Problem to solve ->
Using the records provided below, locate and copy each line that contains the word "joints".

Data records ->
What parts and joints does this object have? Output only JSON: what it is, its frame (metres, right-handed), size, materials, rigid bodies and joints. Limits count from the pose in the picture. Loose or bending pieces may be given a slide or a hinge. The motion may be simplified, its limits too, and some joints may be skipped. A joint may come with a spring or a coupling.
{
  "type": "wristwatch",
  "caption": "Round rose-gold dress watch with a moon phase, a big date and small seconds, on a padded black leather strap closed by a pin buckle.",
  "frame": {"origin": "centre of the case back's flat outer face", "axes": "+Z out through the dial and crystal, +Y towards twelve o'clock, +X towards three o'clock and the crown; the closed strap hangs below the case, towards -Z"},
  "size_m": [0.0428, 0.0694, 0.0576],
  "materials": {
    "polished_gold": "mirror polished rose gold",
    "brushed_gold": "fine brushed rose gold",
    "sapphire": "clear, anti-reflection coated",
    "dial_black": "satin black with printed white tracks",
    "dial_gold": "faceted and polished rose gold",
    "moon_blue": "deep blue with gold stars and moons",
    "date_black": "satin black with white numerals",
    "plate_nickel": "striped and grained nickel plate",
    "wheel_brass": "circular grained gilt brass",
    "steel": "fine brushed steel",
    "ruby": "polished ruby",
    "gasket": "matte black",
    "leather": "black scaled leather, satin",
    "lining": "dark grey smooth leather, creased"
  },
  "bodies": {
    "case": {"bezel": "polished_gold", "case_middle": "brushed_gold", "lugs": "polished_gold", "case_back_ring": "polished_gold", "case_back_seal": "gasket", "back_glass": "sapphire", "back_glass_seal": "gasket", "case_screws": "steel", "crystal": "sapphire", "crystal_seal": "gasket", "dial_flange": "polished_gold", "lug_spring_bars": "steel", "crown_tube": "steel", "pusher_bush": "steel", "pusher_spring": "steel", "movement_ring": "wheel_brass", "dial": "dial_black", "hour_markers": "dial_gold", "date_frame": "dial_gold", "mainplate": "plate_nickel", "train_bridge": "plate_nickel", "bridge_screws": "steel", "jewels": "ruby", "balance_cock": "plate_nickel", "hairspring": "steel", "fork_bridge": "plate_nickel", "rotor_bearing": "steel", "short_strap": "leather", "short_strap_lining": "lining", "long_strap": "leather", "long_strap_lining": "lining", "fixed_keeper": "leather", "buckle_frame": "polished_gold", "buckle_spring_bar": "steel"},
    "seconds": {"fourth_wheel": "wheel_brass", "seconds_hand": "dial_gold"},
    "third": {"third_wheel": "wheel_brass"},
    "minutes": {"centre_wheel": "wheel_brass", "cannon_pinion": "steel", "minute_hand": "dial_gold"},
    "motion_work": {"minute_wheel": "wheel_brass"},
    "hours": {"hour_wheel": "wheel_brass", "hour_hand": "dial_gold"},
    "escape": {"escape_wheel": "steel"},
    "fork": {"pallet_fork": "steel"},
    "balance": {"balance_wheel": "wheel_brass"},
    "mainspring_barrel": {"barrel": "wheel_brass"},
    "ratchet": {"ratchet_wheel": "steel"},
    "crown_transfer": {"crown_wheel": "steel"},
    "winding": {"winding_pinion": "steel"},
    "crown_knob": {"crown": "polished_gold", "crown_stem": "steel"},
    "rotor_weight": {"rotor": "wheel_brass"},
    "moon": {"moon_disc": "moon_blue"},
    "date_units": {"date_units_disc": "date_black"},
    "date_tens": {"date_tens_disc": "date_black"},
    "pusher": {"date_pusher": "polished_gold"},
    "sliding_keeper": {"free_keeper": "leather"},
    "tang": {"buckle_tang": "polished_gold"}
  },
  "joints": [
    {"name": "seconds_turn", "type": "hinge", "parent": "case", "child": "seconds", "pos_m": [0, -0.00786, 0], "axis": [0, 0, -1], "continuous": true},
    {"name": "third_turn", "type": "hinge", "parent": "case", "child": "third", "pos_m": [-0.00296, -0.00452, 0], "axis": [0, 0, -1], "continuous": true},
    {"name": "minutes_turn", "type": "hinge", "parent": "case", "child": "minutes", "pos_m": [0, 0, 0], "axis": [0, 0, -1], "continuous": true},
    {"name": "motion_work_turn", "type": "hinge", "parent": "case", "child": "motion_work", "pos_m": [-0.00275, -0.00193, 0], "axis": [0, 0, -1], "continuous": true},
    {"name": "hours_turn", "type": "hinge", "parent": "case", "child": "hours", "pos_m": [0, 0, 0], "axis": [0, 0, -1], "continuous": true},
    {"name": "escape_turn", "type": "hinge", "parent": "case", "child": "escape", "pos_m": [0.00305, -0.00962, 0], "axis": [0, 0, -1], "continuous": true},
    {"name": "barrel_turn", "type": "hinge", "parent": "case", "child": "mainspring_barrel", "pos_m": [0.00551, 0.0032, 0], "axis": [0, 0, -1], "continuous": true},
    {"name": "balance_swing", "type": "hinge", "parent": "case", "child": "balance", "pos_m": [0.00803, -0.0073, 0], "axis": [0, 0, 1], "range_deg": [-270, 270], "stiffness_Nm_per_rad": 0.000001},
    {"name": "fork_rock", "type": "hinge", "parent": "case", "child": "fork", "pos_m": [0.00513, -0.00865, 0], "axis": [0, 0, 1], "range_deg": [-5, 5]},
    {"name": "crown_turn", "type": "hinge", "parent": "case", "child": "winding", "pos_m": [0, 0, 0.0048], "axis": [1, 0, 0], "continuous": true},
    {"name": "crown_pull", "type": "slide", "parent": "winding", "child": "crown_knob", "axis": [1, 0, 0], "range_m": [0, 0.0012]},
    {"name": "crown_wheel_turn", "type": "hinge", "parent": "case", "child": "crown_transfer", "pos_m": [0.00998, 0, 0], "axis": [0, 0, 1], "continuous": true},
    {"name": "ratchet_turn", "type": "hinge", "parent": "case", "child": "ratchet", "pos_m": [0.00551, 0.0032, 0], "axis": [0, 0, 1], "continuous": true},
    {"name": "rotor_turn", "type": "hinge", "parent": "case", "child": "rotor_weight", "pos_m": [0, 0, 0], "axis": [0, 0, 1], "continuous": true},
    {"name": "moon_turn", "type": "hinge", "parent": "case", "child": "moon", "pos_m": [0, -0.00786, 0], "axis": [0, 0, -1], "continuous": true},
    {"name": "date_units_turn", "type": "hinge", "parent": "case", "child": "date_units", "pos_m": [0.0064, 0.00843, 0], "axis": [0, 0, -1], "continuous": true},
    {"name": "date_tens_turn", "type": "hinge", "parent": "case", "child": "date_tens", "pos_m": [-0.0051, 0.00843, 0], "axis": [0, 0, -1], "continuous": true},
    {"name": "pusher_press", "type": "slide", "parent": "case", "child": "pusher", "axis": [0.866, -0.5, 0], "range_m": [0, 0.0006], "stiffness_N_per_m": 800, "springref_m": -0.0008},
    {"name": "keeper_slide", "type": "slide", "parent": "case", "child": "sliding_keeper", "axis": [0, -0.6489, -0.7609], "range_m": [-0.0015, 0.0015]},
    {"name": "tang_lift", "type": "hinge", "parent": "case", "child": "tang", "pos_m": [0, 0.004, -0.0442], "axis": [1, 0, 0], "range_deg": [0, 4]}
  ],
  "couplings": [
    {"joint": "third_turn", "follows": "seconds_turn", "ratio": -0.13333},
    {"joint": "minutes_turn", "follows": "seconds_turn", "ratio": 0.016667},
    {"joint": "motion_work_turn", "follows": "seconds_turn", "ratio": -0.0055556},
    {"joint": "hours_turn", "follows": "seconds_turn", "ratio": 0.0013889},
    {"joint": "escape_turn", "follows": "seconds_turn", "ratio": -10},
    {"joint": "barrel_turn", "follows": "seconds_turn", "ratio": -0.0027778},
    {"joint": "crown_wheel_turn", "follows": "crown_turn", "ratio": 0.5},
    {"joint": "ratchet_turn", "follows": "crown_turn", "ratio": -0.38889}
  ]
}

==

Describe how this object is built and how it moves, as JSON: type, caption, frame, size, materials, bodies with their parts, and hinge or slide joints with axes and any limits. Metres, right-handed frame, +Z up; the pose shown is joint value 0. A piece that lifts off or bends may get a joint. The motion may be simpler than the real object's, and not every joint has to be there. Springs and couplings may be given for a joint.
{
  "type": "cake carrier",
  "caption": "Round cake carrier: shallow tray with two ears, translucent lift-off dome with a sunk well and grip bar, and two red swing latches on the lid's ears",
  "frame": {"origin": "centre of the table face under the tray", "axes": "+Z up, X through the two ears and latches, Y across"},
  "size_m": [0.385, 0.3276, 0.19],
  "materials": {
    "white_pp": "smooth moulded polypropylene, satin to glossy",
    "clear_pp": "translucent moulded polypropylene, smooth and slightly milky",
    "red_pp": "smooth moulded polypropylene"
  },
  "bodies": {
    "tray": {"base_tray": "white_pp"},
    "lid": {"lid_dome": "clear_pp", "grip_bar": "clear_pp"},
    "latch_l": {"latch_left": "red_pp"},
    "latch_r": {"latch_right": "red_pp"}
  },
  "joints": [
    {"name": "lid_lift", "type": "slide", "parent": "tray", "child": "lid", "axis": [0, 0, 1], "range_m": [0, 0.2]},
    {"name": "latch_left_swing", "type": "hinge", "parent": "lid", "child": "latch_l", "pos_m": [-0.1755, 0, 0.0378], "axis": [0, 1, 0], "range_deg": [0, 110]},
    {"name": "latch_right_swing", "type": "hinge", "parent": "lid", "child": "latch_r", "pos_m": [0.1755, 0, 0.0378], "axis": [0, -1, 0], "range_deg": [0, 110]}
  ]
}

The response ->
What parts and joints does this object have? Output only JSON: what it is, its frame (metres, right-handed), size, materials, rigid bodies and joints. Limits count from the pose in the picture. Loose or bending pieces may be given a slide or a hinge. The motion may be simplified, its limits too, and some joints may be skipped. A joint may come with a spring or a coupling.
  "joints": [
Describe how this object is built and how it moves, as JSON: type, caption, frame, size, materials, bodies with their parts, and hinge or slide joints with axes and any limits. Metres, right-handed frame, +Z up; the pose shown is joint value 0. A piece that lifts off or bends may get a joint. The motion may be simpler than the real object's, and not every joint has to be there. Springs and couplings may be given for a joint.
  "joints": [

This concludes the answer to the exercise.